Bonjour, mon Toto bien aimé, bonjour, mon adoré petit Toto, bonjour, je t’aime, je suis bien heureuse et je le serais parfaitement si tu étais là auprès de moi. Penses-tu un peu à moi, mon cher adoré ? M’aimes-tu ? Me désires-tu un peu ? Moi, mon cher bien-aimé, je ne fais pas autre chose de ma pensée et de mon cœur. Tout mon être est tourné vers toi, je ne vis qu’en toi, que pour toi et que par toi.
Quel bonheur, nous avons un petit jardin ! Car, maintenant, à moins d’événements impossibles à prévoir, ce petit jardin est à nous. Je ne pourraisa pas t’en aimer plus, quand même je serais dans le paradis, mais je t’aimerai mieux dans ma solitude et sous mes arbres. Je me fais une fête de te voir arranger ce petit logement. Ce sera pour moi plus qu’un logis commode et charmant, ce sera mon temple, mon autel dans lequel je t’adorerai à tous les instants de ma vie. Quel bonheur !!!!!!b
J’ai vu mes deux propriétaires se parler tout à l’heure. Je suppose que j’étais le sujet de la conversation. Dans tous les cas, je m’en fiiiiiiche, comme dit Pascal dans ses Provinciales [1]. Voime, voime, vous m’apprenez de jolies choses comme vous voyez. Taisez-vous, officier de la légion d’honneur, ANCIEN lieutenant de la garde nationale, vieux académicien, taisez-vous.

Juliette

BnF, Mss, NAF 16356, f. 105-106
Transcription de Caroline Lucas assistée de Florence Naugrette
[Souchon]

a) « pourrai »
b) Les six points d’exclamations courent jusqu’au bout de la ligne.


29 août [1844], jeudi après-midi, 4 h. ¼

Je t’envoie mon âme, mon Toto. Tu dois la sentir auprès de toi dans ce moment-ci. Elle te dit de penser à moi, de m’être bien fidèle, de venir bien vite et de m’aimer un peu. Écoute-la, mon cher amour, et fais tout ce qu’elle te demande pour moi.
Il fait un temps ravissant, j’ai un beau jardin, je t’aime plus que jamais et pourtant je souffre.

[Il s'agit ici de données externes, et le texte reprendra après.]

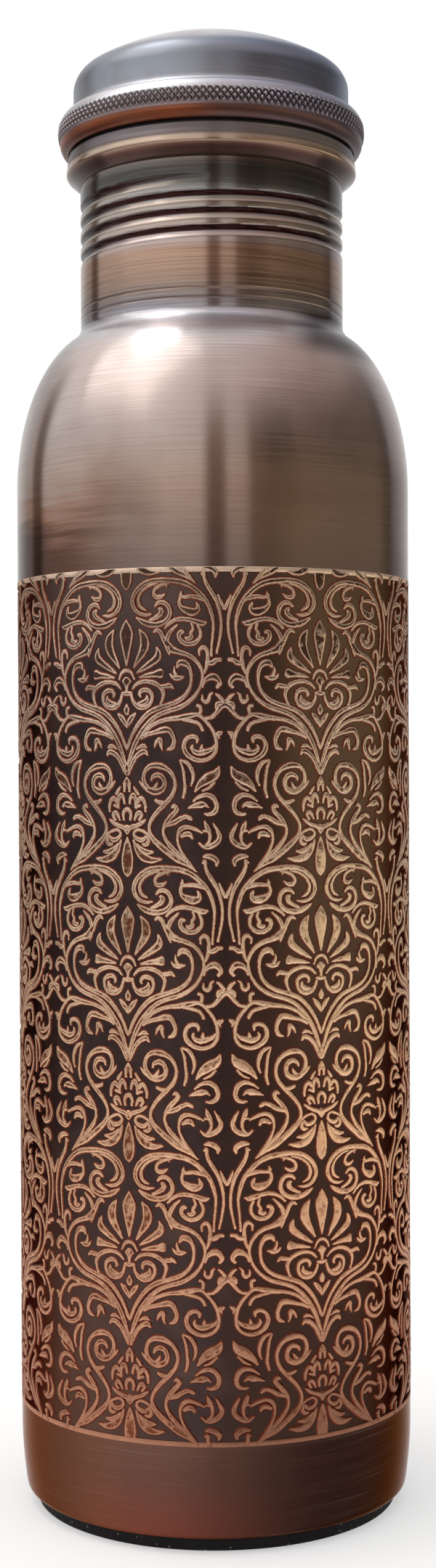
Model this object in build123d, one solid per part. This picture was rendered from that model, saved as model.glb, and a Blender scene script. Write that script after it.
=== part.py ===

C’est très bête mais c’est ainsi. Heureusement que je sais ce que c’est, aussi je ne m’en inquiète pas autrement. Seulement, je voudrais être à demain pour n’y plus penser et surtout pour t’avoir vu deux fois, au moins, de plus en ma vie.
Tu as bien fait d’être indulgent et doux pour ce pauvre Charlot. D’abord et surtout pour toi, que tu aurais rendu le plus malheureux des pères s’il t’avait fallu être sévère. Tout est très bien comme cela et je suis sûre que ce cher enfant est mieux corrigé par cet excès de bonté qu’il ne l’aurait été par une punition quelconque.
Dis-donc, mon cher adoré, j’ai un petit jardin ravissant. Je suis très contente et je ne désirerais rien si nous y étions tous les deux dans ce moment-ci. Hélas ! pourquoi cela ne se peut-il pas ? Le bon Dieu devrait faire de ces miracles-là pour nous. J’en serais bien reconnaissante. En attendant, je baise tes adorables petits pieds.

Juliette

BnF, Mss, NAF 16356, f. 107-108
Transcription de Caroline Lucas assistée de Florence Naugrette

Notes

[1Pascal était réputé pour beaucoup jurer, en privé et en public, mais cette allusion reste à élucider.